Knowing that the battle cry of this revolution is “Everyone is holy,” (16:3) she stands at the entrance to their tent and brushes her uncovered hair. The other rebels arrive; upon seeing a married woman’s uncovered hair, they quickly turn around and walk away rather than cast their eye on such immodesty. These “holy” people were willing to rebel against Moshe, to slander Aharon, to cast aspersions on those chosen by God Himself, and to undermine the faith of the entire nation – but they were not willing to look at a married woman’s hair.
This Talmudic passage gives full expression to Korach’s manipulation and to the tragic gullibility of his followers. Korach convinces them that they are as holy, if not more holy, than Moshe and Aharon. He convinces them that they should be the ones to don the clothing of the kohen. He convinces them to take incense in hand and approach the Mishkan – despite the fact that even bona fide kohanim who brought incense when not specifically commanded to do so had perished in the Sanctuary. And like Nadav and Avihu, the 250 faux-kohanim perish. Korach, Datan and Aviram, who sent their duped followers to their deaths, do not make that mistake. They never put on the clothing of the kohen, nor do they bring incense; they know what the consequences will be.

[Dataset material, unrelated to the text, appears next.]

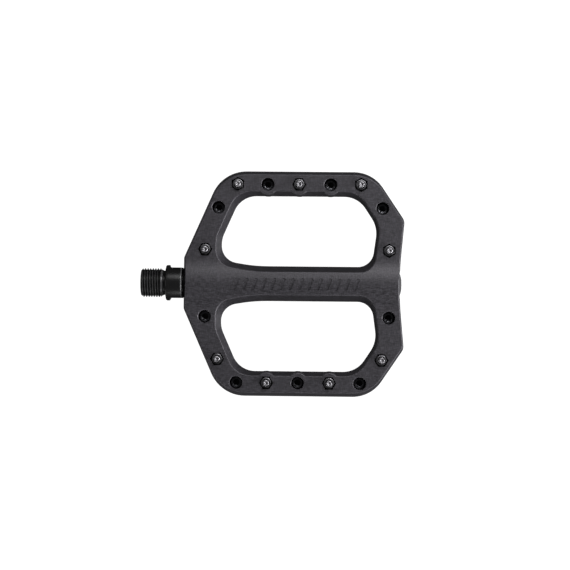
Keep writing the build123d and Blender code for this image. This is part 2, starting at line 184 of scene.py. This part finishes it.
class Surface:
    """A material around one Principled shader, with procedural detail in object space."""

    def __init__(self, name, colour, roughness, metallic=0.0, **sockets):
        self.material = bpy.data.materials.new(name)
        self.material.use_nodes = True
        self.nodes, self.links = self.material.node_tree.nodes, self.material.node_tree.links
        self.shader = self.nodes["Principled BSDF"]
        self.colour, self.roughness = colour, roughness
        self.set("Base Color", (*colour, 1))
        self.set("Roughness", roughness)
        self.set("Metallic", metallic)
        for socket, value in sockets.items():
            self.set(socket.replace("_", " "), value)
        coordinates = self.nodes.new("ShaderNodeTexCoord")
        self.place, self.normal = coordinates.outputs["Object"], coordinates.outputs["Normal"]

    def set(self, socket, value):
        """Set one of the shader's own numbers or colours."""
        self.shader.inputs[socket].default_value = value

    def math(self, operation, a, b=0.0, clamp=False):
        """The result of an operation on numbers or on other nodes' outputs."""
        node = self.nodes.new("ShaderNodeMath")
        node.operation, node.use_clamp = operation, clamp
        for socket, value in zip(node.inputs, (a, b)):
            if isinstance(value, (int, float)):
                socket.default_value = value
            else:
                self.links.new(value, socket)
        return node.outputs[0]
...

In fact, for these three men, the entire charade had very little to do with holiness; that was merely the bait they used to lure in their supporters. For Korach, Datan and Aviram, the rebellion had been about leverage and power from the very start. They hoped that Moshe would retire in order to preserve unity. They expected that this modest, selfless public servant would retreat, and take Aharon with him.
Korach, Datan and Aviram had a very different agenda than the other participants in the rebellion, and different fates awaited them. The two hundred and fifty men who joined Korach in a desperate and misguided attempt to serve God had been led astray by a man who sought glory, power, honor – not holiness. This naïve but misguided group truly sought holiness, and like Nadav and Avihu, they were consumed by a fire that came from God. They departed in a blaze, like a sacrifice on the altar. Korach, Datan and Aviram, on the other hand, sunk into ignominy. They fell into a never-ending abyss.
Only one of the conspirators lived through this episode: On, the son of Pelet, was saved by his wife’s keen insight and decisive action. She understood Korach’s strategy, and saw through his tactics. She understood the tragic, warped piety of the firstborn men who joined the rebellion, men who saw themselves as holier than Aharon, holier even than Moshe - so holy that they could be stopped in their tracks by a few strands of hair.